I’ve been writing three literature notes per day for the last three months. This has been the biggest lesson: quantity is not important. What matters most is thinking better and everything should serve that goal.

However, writing three literature notes not only doesn’t help in that regard, but actually prevents thinking from happening. The point of note taking is not in writing a huge amount of notes, but in improving one’s thinking. If an activity prevents that from happening, one should abandon it.

Adding literature notes and making connections between them means that ideas from other people start having conversations. This adds no value to your notes, as these are not your ideas. You end up having conversations at the wrong level.

In addition to that, committing to writing a particular number of notes misses the point. It’s a vanity metric. It doesn’t really increase the value of your notes and doesn’t ensure your notes are good.
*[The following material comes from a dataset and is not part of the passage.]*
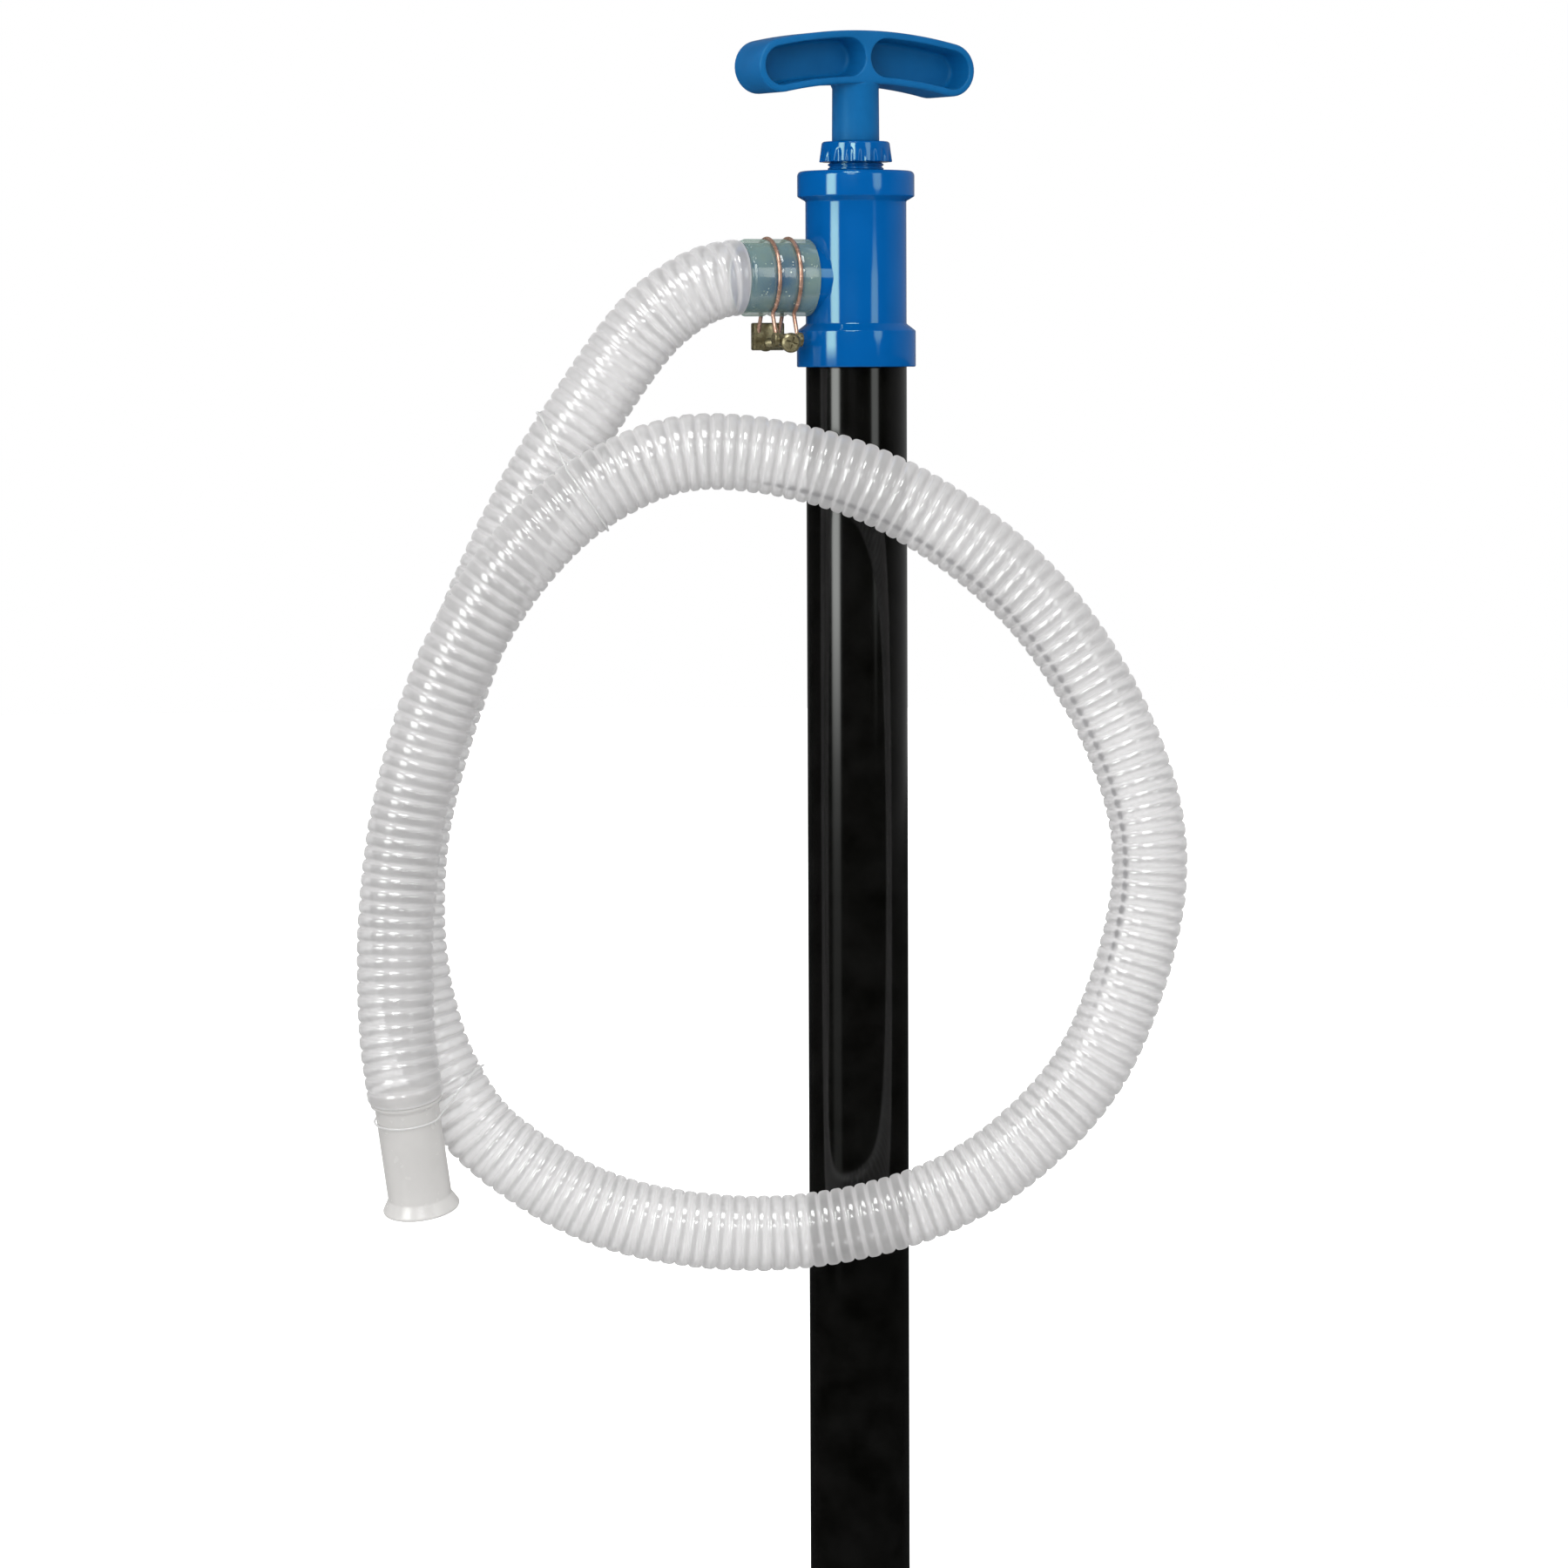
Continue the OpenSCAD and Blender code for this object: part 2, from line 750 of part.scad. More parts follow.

But how do you know your note taking system is good? What makes it good?

What matters is how much value you get from it. Which brings me to a next question.

How do you know you are getting value from it? Does a number of connections tell you how valuable your notes are?

I used to think so, but it has become obvious that it doesn’t. Number of connections is another vanity metric. I think the best way to determine how much value you get from your notes is asking two things: how well do your notes answer questions, and how well do they ask them.

I think the best way of thinking about notes is imagining you are building your own communication partner. A good one answers questions. A great one asks them. Spending time on building your notes so that becomes the case is a much better activity than striving for a daily quota.

That’s why I’m abandoning the habit of writing three notes per day.